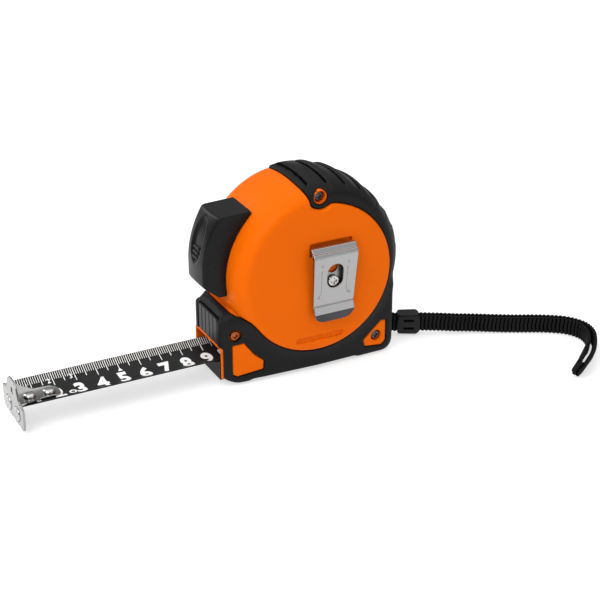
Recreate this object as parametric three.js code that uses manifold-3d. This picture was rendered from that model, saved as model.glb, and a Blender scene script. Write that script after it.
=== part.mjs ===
// A pocket tape measure with a 25 mm blade: a clamshell case with rubber jackets, a spring reel,
// a sliding thumb lock, a belt clip, a magnetic end hook and a webbing wrist strap.
//
// Frame, in millimetres: the origin is on the base plane, below the reel axis and midway between
// the side faces. The blade leaves the case towards -X, the clip side faces -Y and +Z is up.

import * as THREE from 'three';
import { mergeVertices } from 'three/addons/utils/BufferGeometryUtils.js';
import Module from 'manifold-3d';

const wasm = await Module();
wasm.setup();

// ---------------------------------------------------------------- driving dimensions

const GAP = 0.3;                  // clearance kept between touching pieces
const AXIS_Z = 48.4;              // height of the reel axis above the base
const CROWN_R = 43.1;             // largest radius of the case round the reel axis
const FACE_Y = 21.4;              // half thickness of the case at its side faces
const NOSE_X = -46.2;             // front plane of the nose
const REAR_X = 39.8;              // rear wall, which the drum overhangs
const NOSE_TOP = 41;              // top of the rubber on the nose
const JACKET = 1.5;               // thickness of the rubber jackets
const RIM = { z: 45.8, r: 35.2 }; // circle where rubber meets the bare side face
const MOUTH = { y: 13.2, z0: 2.4, z1: 17.6 };

const BLADE = { width: 23.8, sag: 4, t: 0.3, edgeZ: 12.5, split: -61.4, start: -135.4 };
const COIL = { r0: 18.9, r1: 29.6, y: 12.4 };
const HOOK_X = -136.9;            // outer face of the hook plate
const HOOK_T = 1;
const RIVETS = [-129.4, -120.7];
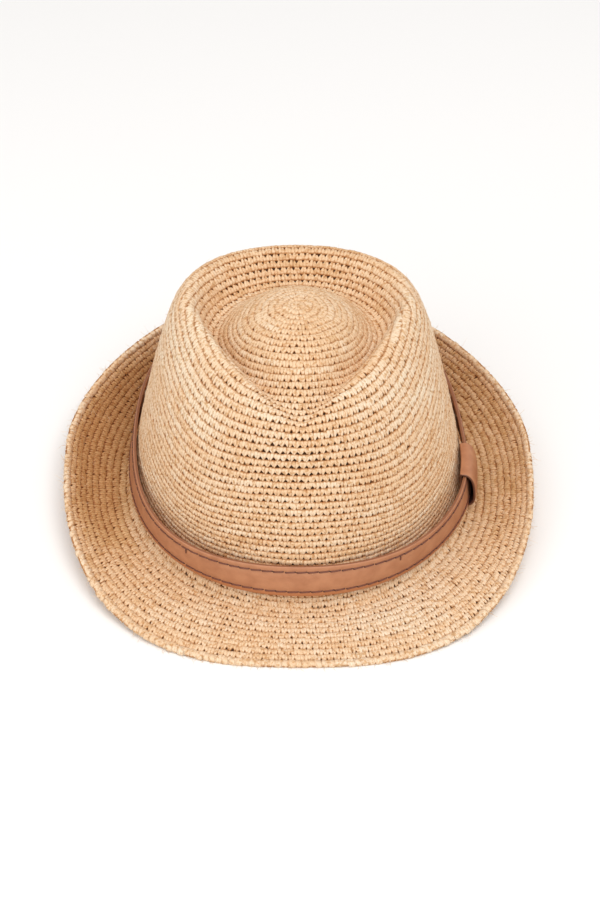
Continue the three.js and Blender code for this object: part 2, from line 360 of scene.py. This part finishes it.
def raffia_finish():
    """Raffia, the dried and twisted leaf of a palm: a dull sheen along its fibres, and each
    length of leaf a little lighter, yellower or pinker than the next."""
    material, tree, shader = new_finish("raffia", 0.6)
    tone = add(tree, "ShaderNodeAttribute", attribute_name="tone")
    colour = add(tree, "ShaderNodeValToRGB", links={"Fac": tone.outputs["Fac"]},
                 stops=[(0, "#BE874F"), (0.2, "#E0B684"), (0.38, "#F1CDA5"), (0.6, "#F6D7B3"),
                        (0.8, "#F9E0C2"), (1, "#FBE8CE")])
    # Seams between strands lie deeper and are browner
    depth = add(tree, "ShaderNodeAttribute", attribute_name="depth")
    shade = add(tree, "ShaderNodeValToRGB", links={"Fac": depth.outputs["Fac"]},
                stops=[(0, "#7A5432"), (0.5, "#D2AC80"), (0.85, "#FFFFFF")])
    # Fibres about 0.2 mm apart round each strand, drawn twice as coarse as the leaf's own
    uv = add(tree, "ShaderNodeUVMap", uv_map="UVMap")
    stretched = add(tree, "ShaderNodeMapping", values={"Scale": (34, 2.2, 1)},
                    links={"Vector": uv.outputs["UV"]})
    fibre = add(tree, "ShaderNodeTexNoise", values={"Scale": 1.0, "Detail": 2.0},
                links={"Vector": stretched.outputs[0]})
    streak = add(tree, "ShaderNodeValToRGB", links={"Fac": fibre.outputs["Fac"]},
                 stops=[(0.3, "#D9CDBE"), (0.7, "#FFFFFF")])
    # The torn edge of the leaf and its fluff make flecks about 1.5 mm across
    place = add(tree, "ShaderNodeTexCoord")
    fluff = add(tree, "ShaderNodeTexNoise", values={"Scale": 650.0, "Detail": 3.0},
                links={"Vector": place.outputs["Object"]})
    flecks = add(tree, "ShaderNodeValToRGB", links={"Fac": fluff.outputs["Fac"]},
                 stops=[(0.36, "#E2CCB0"), (0.51, "#FFFFFF")])
    final = colour.outputs["Color"]
    for layer in (shade, streak, flecks):
        both = add(tree, "ShaderNodeMix", data_type="RGBA", blend_type="MULTIPLY",
                   values={FACTOR: 1.0}, links={FIRST: final, SECOND: layer.outputs["Color"]})
        final = both.outputs[MIXED]
    bump = add(tree, "ShaderNodeBump", values={"Strength": 0.35, "Distance": 0.0002},
               links={"Height": fibre.outputs["Fac"]})
    tree.links.new(final, shader.inputs["Base Color"])
    tree.links.new(bump.outputs[0], shader.inputs["Normal"])
    shader.inputs["IOR"].default_value = 1.45
    return material


def shaded_raffia_finish():
    """Raffia inside the crochet, where little light comes: dark brown and quite dull, as seen
    through the holes between the stitches."""
    material, tree, shader = new_finish("raffia_inside", 0.9)
    # Mottle about 1.7 mm across
    place = add(tree, "ShaderNodeTexCoord")
    mottle = add(tree, "ShaderNodeTexNoise", values={"Scale": 600.0},
                 links={"Vector": place.outputs["Object"]})
    colour = add(tree, "ShaderNodeValToRGB", links={"Fac": mottle.outputs["Fac"]},
                 stops=[(0.3, "#2E1B0C"), (0.7, "#4E3017")])
    tree.links.new(colour.outputs["Color"], shader.inputs["Base Color"])
    return material


def leather_finish(name, face, low, strip, cut):
    """Vegetable tanned cowhide with a waxed face: fine grain, a soft gloss, and a darker
    mottle where the tan took unevenly. Its colours are the face's, its low places', the
    strip's under the lower line of thread, and the cut edges'."""
    material, tree, shader = new_finish(name, 0.5)
    # Mottle about 6 mm across
    place = add(tree, "ShaderNodeTexCoord")
    mottle = add(tree, "ShaderNodeTexNoise", values={"Scale": 160.0, "Detail": 4.0},
                 links={"Vector": place.outputs["Object"]})
    plain = add(tree, "ShaderNodeValToRGB", links={"Fac": mottle.outputs["Fac"]},
                stops=[(0.3, low), (0.65, face)])
    final = plain.outputs["Color"]
    for kept, code in (("strip", strip), ("cut", cut)):
        share = add(tree, "ShaderNodeAttribute", attribute_name=kept)
        both = add(tree, "ShaderNodeMix", data_type="RGBA", values={SECOND: linear(code)},
                   links={FACTOR: share.outputs["Fac"], FIRST: final})
        final = both.outputs[MIXED]
    # Grain 0.5 mm across
    grain = add(tree, "ShaderNodeTexVoronoi", values={"Scale": 2000.0},
                links={"Vector": place.outputs["Object"]})
    bump = add(tree, "ShaderNodeBump", values={"Strength": 0.25, "Distance": 0.00015},
               links={"Height": grain.outputs["Distance"]})
    tree.links.new(final, shader.inputs["Base Color"])
    tree.links.new(bump.outputs[0], shader.inputs["Normal"])
    return material


def thread_finish():
    """Waxed linen thread, dark brown and a little glossy, twisted from two plies."""
    material, tree, shader = new_finish("waxed_thread", 0.55)
    uv = add(tree, "ShaderNodeUVMap", uv_map="UVMap")
    turned = add(tree, "ShaderNodeMapping", values={"Rotation": (0, 0, 0.6), "Scale": (3, 6, 1)},
                 links={"Vector": uv.outputs["UV"]})
    plies = add(tree, "ShaderNodeTexWave", values={"Scale": 1.0}, links={"Vector": turned.outputs[0]})
    colour = add(tree, "ShaderNodeValToRGB", links={"Fac": plies.outputs["Fac"]},
                 stops=[(0.2, "#55291F"), (0.8, "#84503D")])
    # Darkest at both ends, where each stitch goes down into its hole
    along = add(tree, "ShaderNodeSeparateXYZ", links={"Vector": uv.outputs["UV"]})
    from_middle = add(tree, "ShaderNodeMath", operation="SUBTRACT", values={1: 0.5},
                      links={0: along.outputs["Y"]})
    far = add(tree, "ShaderNodeMath", operation="ABSOLUTE", links={0: from_middle.outputs[0]})
    sunk = add(tree, "ShaderNodeValToRGB", links={"Fac": far.outputs[0]},
               stops=[(0.2, "#FFFFFF"), (0.38, "#6A4A44")])
    both = add(tree, "ShaderNodeMix", data_type="RGBA", blend_type="MULTIPLY", values={FACTOR: 1.0},
               links={FIRST: colour.outputs["Color"], SECOND: sunk.outputs["Color"]})
    tree.links.new(both.outputs[MIXED], shader.inputs["Base Color"])
    return material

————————

Show every line of the listing in which the string "This" can be found.

Recreate this object as parametric three.js code that uses manifold-3d. This picture was rendered from that model, saved as model.glb, and a Blender scene script. Write that script after it.
Continue the three.js and Blender code for this object: part 2, from line 360 of scene.py. This part finishes it.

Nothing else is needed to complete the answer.